▶ [INSTRUCTIONS FOR THE TASK]: Everything from the line containing "Write part 2" down to the line containing "return index[key]" is to be returned exactly; include both boundary lines and leave out all others.
- - - -
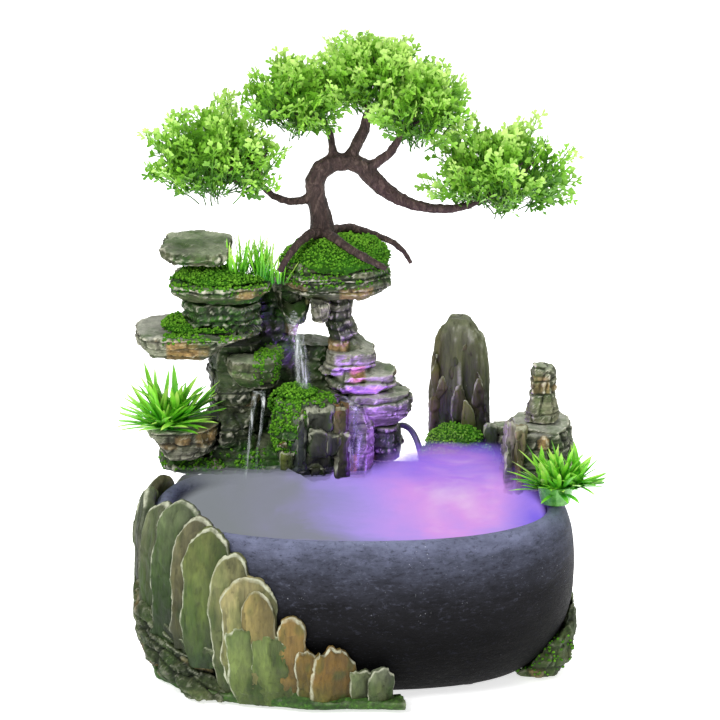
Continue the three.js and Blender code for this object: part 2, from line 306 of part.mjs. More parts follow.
// lead -------------------------------------------------------------------------------------------------
const CORD_MESH = ['lead_run', 'lead_coil', 'lead_plug'];
{
  const section = new THREE.Shape(); section.absarc(0, 0, CORD_R, 0, Math.PI * 2);
  const way = new THREE.CatmullRomCurve3(CORD_PATH.map(p => new THREE.Vector3(...p)), false, 'centripetal');
  const run = solid(new THREE.ExtrudeGeometry(section, { steps: 46, curveSegments: 3, extrudePath: way }));
  add('lead_run', run, tube(CORD_PATH, CORD_R, 8, 6, GAP + 0.1), CORD);
  const { x, y, r, w, h } = COIL, ring = [];
  for (let i = 0; i <= 8; i++) { const a = i / 8 * 2 * Math.PI; ring.push([r + w * Math.cos(a), 0.3 + h + h * Math.sin(a)]); }
  add('lead_coil', lathe(ring, x, y, 24), lathe(ring, x, y, 24), CORD);
  const [px, py, pz] = PLUG_AT;
  const bit = (r0, r1, x0, x1, n) => { const g = new THREE.CylinderGeometry(r0, r1, x1 - x0, n); g.rotateZ(Math.PI / 2); g.translate((x0 + x1) / 2, py, pz); return solid(g); };
  const plug = all([bit(4.5, 4.3, px - 11, px + 6, 14), bit(2.75, 2.75, px + 5, px + 15, 12), bit(1.9, 3.2, px - 21, px - 10, 12), tube([[54, py, 5.9], [59, py, 5.6], [63, py, 4.9], [67, py, pz]], CORD_R, 8, 4)]);
  add('lead_plug', plug, plug, RUBBER);
}
// basin, feet, slates, foot rocks --------------------------------------------------------------------------
function bowl(grow) {
  return rings(BOWL_WALL.length, BOWL_SIDES, (k, u, v) => {
    const [z, a, b] = BOWL_WALL[k], g = k < 10 ? grow : -grow, up = k === 9 || k === 10 ? grow : k === 0 ? -grow : k === BOWL_WALL.length - 1 ? grow : 0;
    if (Math.hypot(u, v) < 1e-6) return [BOWL_X, 0, z + up];
    const q = superPoint(u, v, a + g, b + g, BOWL_POWER);
    return [BOWL_X + q[0], q[1], z + up];
  });
}
add('basin_bowl', bowl(0), bowl(GAP), CHARCOAL);
FOOT_AT.forEach(([x, y], i) => add('foot_pad_' + ['front_left', 'front_right', 'rear_left', 'rear_right'][i], lathe([[0, 0], [FOOT_R - 0.6, 0], [FOOT_R, 0.6], [FOOT_R, FOOT_H], [0, FOOT_H]], x, y, 14), lathe([[0, -1], [FOOT_R + GAP, -1], [FOOT_R + GAP, FOOT_H + GAP], [0, FOOT_H + GAP]], x, y, 14), RUBBER));
function slate([x, side, top, width, off, foot], i, grow) {
  const rand = rng(101 + i), steps = 5, L = [];
  const c = Math.max(-1, Math.min(1, (x - BOWL_X) / 120)), f = side * Math.acos(c);
  for (let k = 0; k < steps; k++) {
    const z = foot + (top - foot) * [0, 0.35, 0.72, 0.93, 1][k], a = table(SLATE_OUT, z, 1) + off, b = table(SLATE_OUT, z, 2) + off;
    const q = superPoint(Math.cos(f), Math.sin(f), a, b, BOWL_POWER);
    L.push([q[0] + BOWL_X, q[1], z, width / 2 * [0.92, 1, 0.97, 0.74, 0.34][k] * (0.95 + 0.1 * rand())]);
  }
  const q0 = superPoint(Math.cos(f - 0.05), Math.sin(f - 0.05), 120, 80, BOWL_POWER), q1 = superPoint(Math.cos(f + 0.05), Math.sin(f + 0.05), 120, 80, BOWL_POWER);
  const t = new THREE.Vector2(q1[0] - q0[0], q1[1] - q0[1]).normalize(), out = new THREE.Vector2(-t.y, t.x);
  if (out.x * Math.cos(f) + out.y * Math.sin(f) < 0) { out.negate(); t.negate(); }
  return rings(steps, 8, (k, u, v) => {
    const [cx, cy, z, w] = L[k], depth = foot < 5 && k < 2 ? 15 : 9, zz = z + (k === 0 ? -grow : k === steps - 1 ? grow : 0);
    const s = superPoint(u, v, w + grow, depth / 2 + grow, 3);
    const mid = -depth / 2;
    return [cx + t.x * s[0] + out.x * (s[1] + mid), cy + t.y * s[0] + out.y * (s[1] + mid), zz];
  });
}
function plinth(grow) {
  const s = new THREE.Shape(), { z0, z1, from, to, out } = PLINTH, n = 18;
  for (let i = 0; i <= n; i++) { const f = from + (to - from) * i / n, q = superPoint(Math.cos(f), Math.sin(f), table(SLATE_OUT, 5, 1) + out + grow, table(SLATE_OUT, 5, 2) + out + grow, BOWL_POWER); i ? s.lineTo(q[0] + BOWL_X, q[1]) : s.moveTo(q[0] + BOWL_X, q[1]); }
  for (let i = n; i >= 0; i--) { const f = from + (to - from) * i / n, q = superPoint(Math.cos(f), Math.sin(f), 84 - grow, 43 - grow, BOWL_POWER); s.lineTo(q[0] + BOWL_X, q[1]); }
  const g = new THREE.ExtrudeGeometry(s, { depth: z1 - z0 + 2 * grow, bevelEnabled: false }); g.translate(0, 0, z0 - grow);
  return solid(g);
}
const BOWL_ROOM = [[1.5, 89.5, 48.5], [9, 102.5, 62.5], [30, 117.5, 76.5], [60, 122, 81.5], [84, 120, 79.4], [97, 115, 75], [160, 112, 72]];   // the room a rock beside the basin keeps clear
const bowlFull = rings(BOWL_ROOM.length, 20, (k, u, v) => {
  const [z, a, b] = BOWL_ROOM[k], q = superPoint(u, v, a, b, BOWL_POWER);
  return [BOWL_X + q[0], q[1], z];
});
const slates = grow => all([plinth(grow), ...SLATES.map((s, i) => slate(s, i, grow))]);
add('slate_screen', slates(0), slates(GAP), SLATE, [bowlFull]);
add('foot_rocks_left', rockSolid(FOOT_ROCKS), rockSolid(FOOT_ROCKS, GAP), SLATE, [bowlFull]);

// bonsai (before its rock, so that the rock gets the socket and the root seats) -----------------------------
const tree = g => all([bar(TRUNK, 8, g), ...BRANCHES.map(b => bar(b, 6, g)), ...ROOTS.map(b => bar(b, 6, g))]);
add('bonsai_trunk', tree(0), tree(GAP), BARK);
const rootsGrown = all([bar(TRUNK.slice(0, 6), 8, GAP + 0.1), ...ROOTS.map(b => bar(b, 6, GAP + 0.1))]);
const rootWay = all([0, 3, 6, 9, 12, 15, 18, 22].map(d => rootsGrown.translate([0, 0, d])));
let seed = 200;
for (const [name, def] of Object.entries(FOLIAGE)) { seed++; add(name, lump(def, seed, 14, 0.12), lump(def, seed, 14, 0.12, GAP), LEAF); }

// rockery ------------------------------------------------------------------------------------------------
const channel = bar([[-37.5, 78, 206, 7.5], [-36, 60, 202, 7.2], [-34, 30, 190, 6.2]], 12);
const extra = {
  right_base_rock: [bowlFull],
  spout_upper: [channel],
  plunge_pool: [lump([[-26, 55, 149], [15, 11, 10.5]], 1, 14, 0)],
  tree_rock: [rootWay, channel],
  moss_tree: [rootWay],
};
const JOINED = {   // rocks moulded as one piece with the first of the list
  rockery_core: ['rockery_base', 'neck_lower', 'neck_mid', 'neck_upper', 'column_back', 'back_wall'],
  column_right: ['column_right', 'ledge_right_upper', 'ledge_right_middle'],
  rock_wall_right: ['rock_wall_right', 'saddle_wall'],
};
const done = new Set();
for (const name of Object.keys(ROCKS)) {
  if (done.has(name)) continue;
  const group = Object.entries(JOINED).find(([, l]) => l.includes(name)) || [name, [name]];
  group[1].forEach(n => done.add(n));
  add(group[0], all(group[1].map(n => rockSolid(ROCKS[n]))), all(group[1].map(n => rockSolid(ROCKS[n], GAP))), ROCK, extra[group[0]] || []);
}
// plants and moss ------------------------------------------------------------------------------------------
{
  const x = 110, y = -5, cup = [[0, 97.6], [8, 97.6], [10.6, 108], [9.4, 108], [7, 99], [0, 99]];
  add('planter_cup_right', lathe(cup, x, y, 20), lathe([[0, 97.2], [8.3, 97.2], [10.9, 108.3], [0, 108.3]], x, y, 20), GRASS_GREEN);
}
for (const [name, def] of Object.entries(GRASS)) { seed++; add(name, lump(def, seed, 12, 0.1), lump(def, seed, 12, 0.1, GAP), GRASS_GREEN); }
for (const [name, def] of Object.entries(MOSS)) { seed++; add(name, lump(def, seed, 14, 0.1), lump(def, seed, 14, 0.1, GAP), MOSS_GREEN, extra[name] || []); }

fountain.position.set(ORIGIN_SHIFT[0], ORIGIN_SHIFT[1], 0);
fountain.updateMatrixWorld(true);
export default fountain;
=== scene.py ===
import bpy
import bmesh
import math
import random
import numpy as np
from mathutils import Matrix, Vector

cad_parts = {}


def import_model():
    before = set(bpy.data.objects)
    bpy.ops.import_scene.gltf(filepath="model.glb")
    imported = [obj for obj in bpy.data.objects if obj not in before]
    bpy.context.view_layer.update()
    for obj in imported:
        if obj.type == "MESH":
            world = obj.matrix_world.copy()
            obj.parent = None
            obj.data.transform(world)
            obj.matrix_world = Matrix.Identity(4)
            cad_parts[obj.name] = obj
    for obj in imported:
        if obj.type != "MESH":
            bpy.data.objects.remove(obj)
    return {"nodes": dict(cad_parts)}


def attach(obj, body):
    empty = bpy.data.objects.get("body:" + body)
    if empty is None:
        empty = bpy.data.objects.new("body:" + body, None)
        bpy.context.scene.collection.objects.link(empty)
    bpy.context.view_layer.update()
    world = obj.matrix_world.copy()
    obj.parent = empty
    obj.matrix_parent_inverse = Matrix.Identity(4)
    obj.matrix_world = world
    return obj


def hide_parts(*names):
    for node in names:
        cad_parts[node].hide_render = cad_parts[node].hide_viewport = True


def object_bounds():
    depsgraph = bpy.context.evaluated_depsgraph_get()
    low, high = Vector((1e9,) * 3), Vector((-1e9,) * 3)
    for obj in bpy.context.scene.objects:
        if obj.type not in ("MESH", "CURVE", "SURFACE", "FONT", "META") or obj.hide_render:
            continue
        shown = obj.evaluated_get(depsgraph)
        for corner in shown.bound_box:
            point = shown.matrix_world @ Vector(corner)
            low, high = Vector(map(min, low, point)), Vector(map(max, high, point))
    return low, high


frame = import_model()
cad_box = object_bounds()
NODES = frame["nodes"]
scene = bpy.context.scene
scene.view_settings.view_transform = "Standard"
scene.cycles.transparent_max_bounces = 24

MM = 0.001
SHIFT = np.array([-1.87, -3.19, 0.0])      # the working frame of the measurements, moved to the row frame


def W(x, y, z):
    return Vector(((x + SHIFT[0]) * MM, (y + SHIFT[1]) * MM, z * MM))


# ------------------------------------------------------------------ camera
cam_data = bpy.data.cameras.new("camera")
cam_data.lens, cam_data.sensor_width, cam_data.clip_start, cam_data.clip_end = 200, 36, 0.1, 30
camera = bpy.data.objects.new("camera", cam_data)
scene.collection.objects.link(camera)
tilt = math.radians(17)
target = W(1.65, 0, 178.3)
camera.location = target + Vector((0, -math.cos(tilt), math.sin(tilt))) * 2.2
camera.rotation_euler = (target - camera.location).to_track_quat("-Z", "Y").to_euler()
scene.camera = camera


# ------------------------------------------------------------------ small node library
def lin(c, a=1.0):
    return tuple((x / 255 / 12.92 if x / 255 <= 0.04045 else ((x / 255 + 0.055) / 1.055) ** 2.4) for x in c) + (a,)


class Mat:
    def __init__(self, name, rough=0.7, metallic=0.0, spec=None):
        self.m = bpy.data.materials.new(name)
        self.m.use_nodes = True
        self.t = self.m.node_tree
        self.t.nodes.clear()
        self.out = self.t.nodes.new("ShaderNodeOutputMaterial")
        self.b = self.t.nodes.new("ShaderNodeBsdfPrincipled")
        self.t.links.new(self.b.outputs[0], self.out.inputs[0])
        self.b.inputs["Roughness"].default_value = rough
        self.b.inputs["Metallic"].default_value = metallic
        if spec is not None:
            self.b.inputs["Specular IOR Level"].default_value = spec
        self.co = self.t.nodes.new("ShaderNodeTexCoord").outputs["Object"]

    def put(self, sock, v):
        if isinstance(v, bpy.types.NodeSocket):
            self.t.links.new(v, sock)
        else:
            sock.default_value = v

    def set(self, name, v):
        self.put(self.b.inputs[name], v)

    def scaled(self, s, turn=None):
        n = self.t.nodes.new("ShaderNodeMapping")
        n.inputs["Scale"].default_value = s
        if turn:
            n.inputs["Rotation"].default_value = turn
        self.t.links.new(self.co, n.inputs["Vector"])
        return n.outputs[0]

    def noise(self, scale, detail=3.0, rough=0.55, vec=None, warp=0.0):
        n = self.t.nodes.new("ShaderNodeTexNoise")
        n.inputs["Scale"].default_value = scale
        n.inputs["Detail"].default_value = detail
        n.inputs["Roughness"].default_value = rough
        n.inputs["Distortion"].default_value = warp
        self.t.links.new(vec or self.co, n.inputs["Vector"])
        return n.outputs["Fac"]

    def cells(self, scale, feature="F1", vec=None, out="Distance", rand=1.0):
        n = self.t.nodes.new("ShaderNodeTexVoronoi")
        n.feature = feature
        n.inputs["Scale"].default_value = scale
        n.inputs["Randomness"].default_value = rand
        self.t.links.new(vec or self.co, n.inputs["Vector"])
        return n.outputs[out]

    def ramp(self, fac, *stops):
        n = self.t.nodes.new("ShaderNodeValToRGB")
        e = n.color_ramp.elements
        for _ in range(len(stops) - 2):
            e.new(0.5)
        for el, (p, c) in zip(e, stops):
            el.position = p
            el.color = c if not isinstance(c, (int, float)) else (c, c, c, 1)
        self.t.links.new(fac, n.inputs["Fac"])
        return n.outputs["Color"]

    def mix(self, fac, a, b, blend="MIX"):
        n = self.t.nodes.new("ShaderNodeMix")
        n.data_type, n.blend_type = "RGBA", blend
        self.put(n.inputs[0], fac)
        self.put(n.inputs[6], a)
        self.put(n.inputs[7], b)
        return n.outputs[2]

    def math(self, op, a, b=0.0, clamp=False):
        n = self.t.nodes.new("ShaderNodeMath")
        n.operation, n.use_clamp = op, clamp
        self.put(n.inputs[0], a)
        self.put(n.inputs[1], b)
        return n.outputs[0]

    def attr(self, name):
        n = self.t.nodes.new("ShaderNodeAttribute")
        n.attribute_name = name
        return n.outputs["Fac"]

    def tint(self, name):
        n = self.t.nodes.new("ShaderNodeAttribute")
        n.attribute_name = name
        return n.outputs["Color"]

    def xyz(self, which, source=None):
        n = self.t.nodes.new("ShaderNodeSeparateXYZ")
        self.t.links.new(source or self.co, n.inputs[0])
        return n.outputs[which]

    def up(self):
        g = self.t.nodes.new("ShaderNodeNewGeometry")
        return self.xyz("Z", g.outputs["Normal"])

    def point(self):
        return self.t.nodes.new("ShaderNodeNewGeometry").outputs["Pointiness"]

    def bump(self, height, strength=0.5, distance=0.001, normal=None):
        n = self.t.nodes.new("ShaderNodeBump")
        n.inputs["Strength"].default_value = strength
        n.inputs["Distance"].default_value = distance
        self.t.links.new(height, n.inputs["Height"])
        if normal is not None:
            self.t.links.new(normal, n.inputs["Normal"])
        return n.outputs[0]


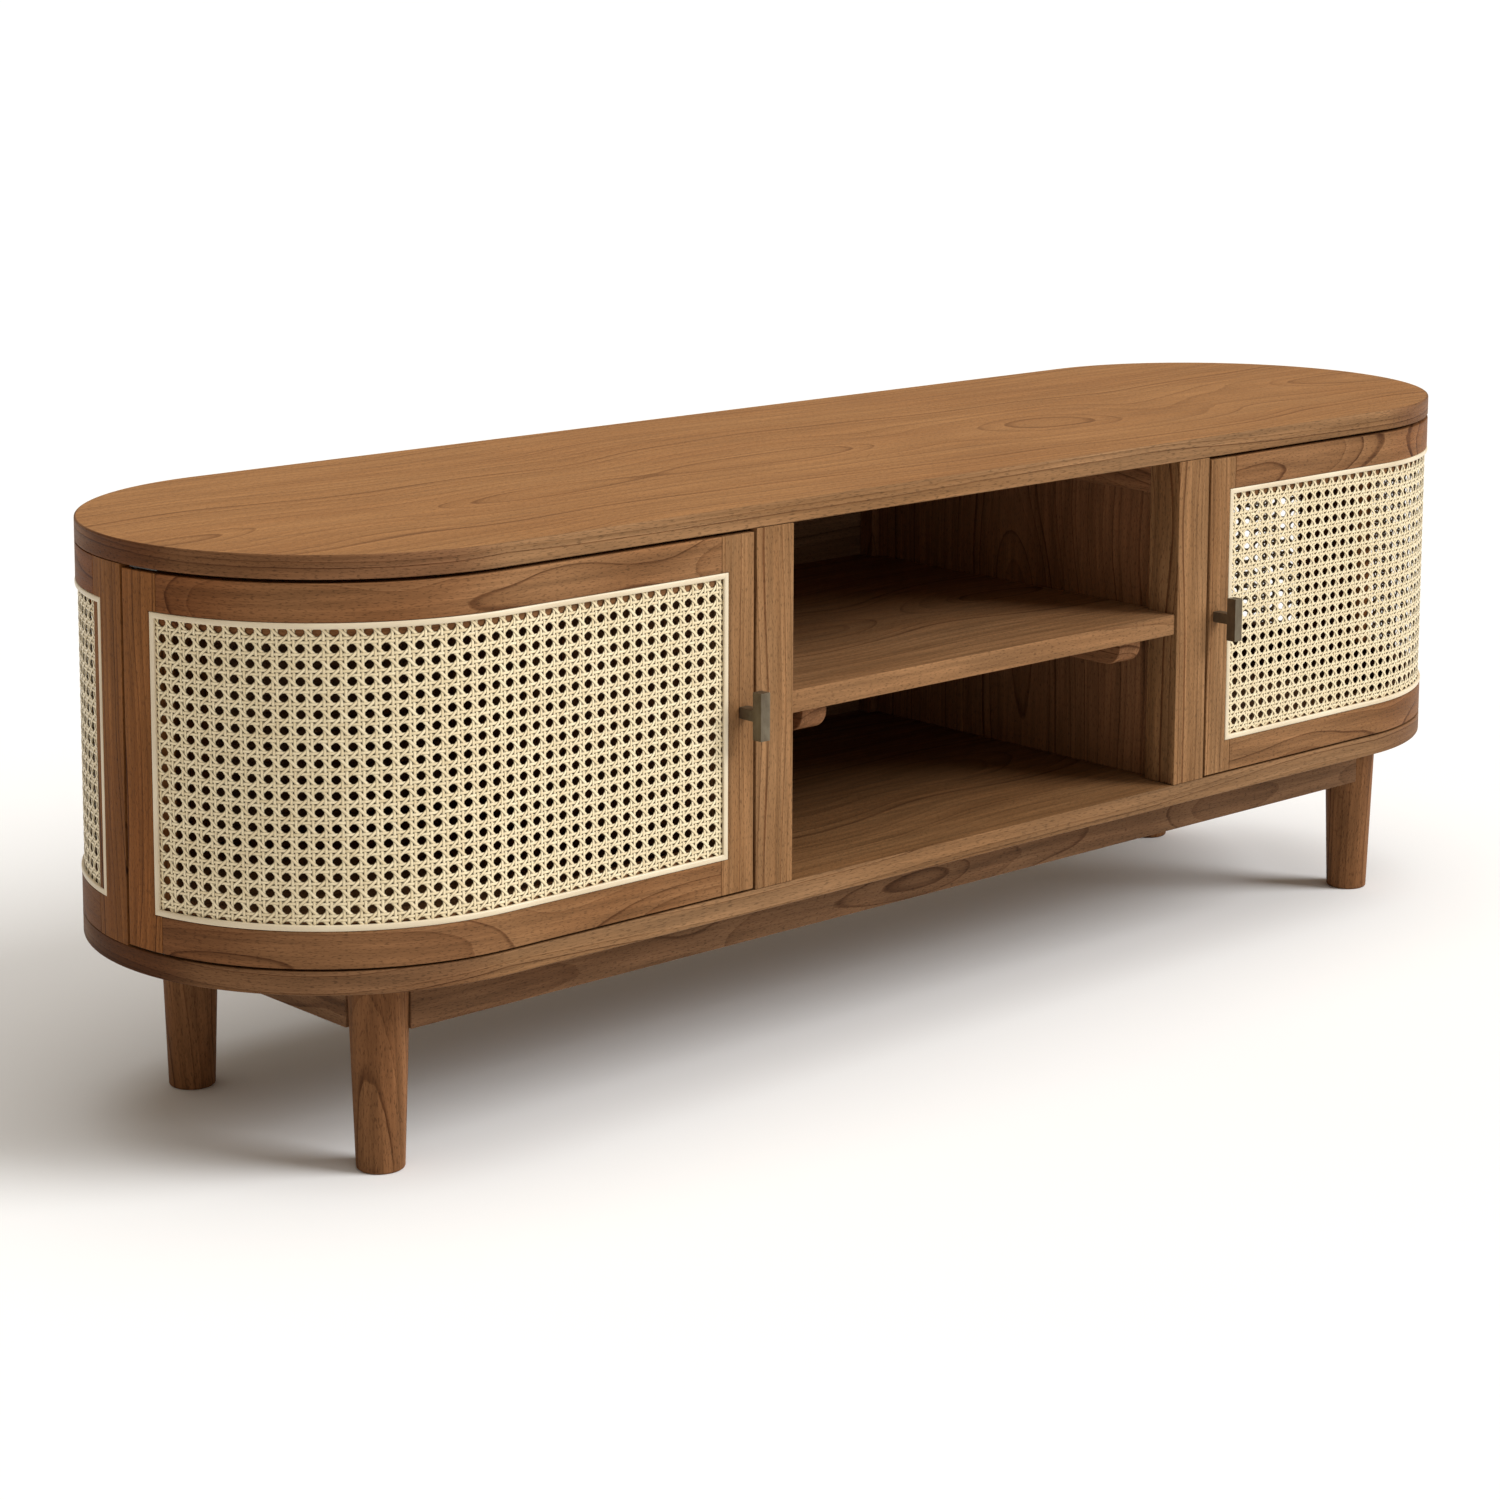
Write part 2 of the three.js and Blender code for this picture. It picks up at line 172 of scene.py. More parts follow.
def cell_mesh(name, stations, kept, place, grain):
    """A solid made of the kept cells of a grid, with faces only where it ends."""
    counts = [len(values) - 1 for values in stations]
    index, vertices, grains, faces = {}, [], [], []

    def corner(*key):
        if key not in index:
            values = [stations[axis][key[axis]] for axis in range(3)]
            index[key] = len(vertices)
            vertices.append(place(*values))
            grains.append(grain(*values))
        return index[key]

    def present(cell):
        if any(cell[axis] < 0 or cell[axis] >= counts[axis] for axis in range(3)):
            return False
        middles = [
            (stations[axis][cell[axis]] + stations[axis][cell[axis] + 1]) / 2 for axis in range(3)
        ]
        return kept(*middles)

    for cell in np.ndindex(*counts):
        if not present(cell):
            continue
        for axis in range(3):
            one, two = (axis + 1) % 3, (axis + 2) % 3
            for step in (0, 1):
                neighbour = list(cell)
                neighbour[axis] += 2 * step - 1
                if present(tuple(neighbour)):
                    continue
                face = []
                for a, b in ((0, 0), (1, 0), (1, 1), (0, 1)):
                    key = list(cell)
                    key[axis] += step
                    key[one] += a
                    key[two] += b
                    face.append(corner(*key))
                faces.append(face if step else face[::-1])
    return solid_mesh(name, vertices, faces, grains)


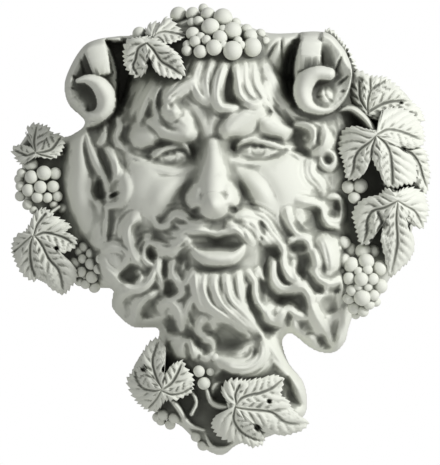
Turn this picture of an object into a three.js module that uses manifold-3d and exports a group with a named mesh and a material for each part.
- - - -
▶ [SOLUTION TO THIS EXERCISE]:
Write part 2 of the three.js and Blender code for this picture. It picks up at line 172 of scene.py. More parts follow.
def cell_mesh(name, stations, kept, place, grain):
    """A solid made of the kept cells of a grid, with faces only where it ends."""
    counts = [len(values) - 1 for values in stations]
    index, vertices, grains, faces = {}, [], [], []

    def corner(*key):
        if key not in index:
            values = [stations[axis][key[axis]] for axis in range(3)]
            index[key] = len(vertices)
            vertices.append(place(*values))
            grains.append(grain(*values))
        return index[key]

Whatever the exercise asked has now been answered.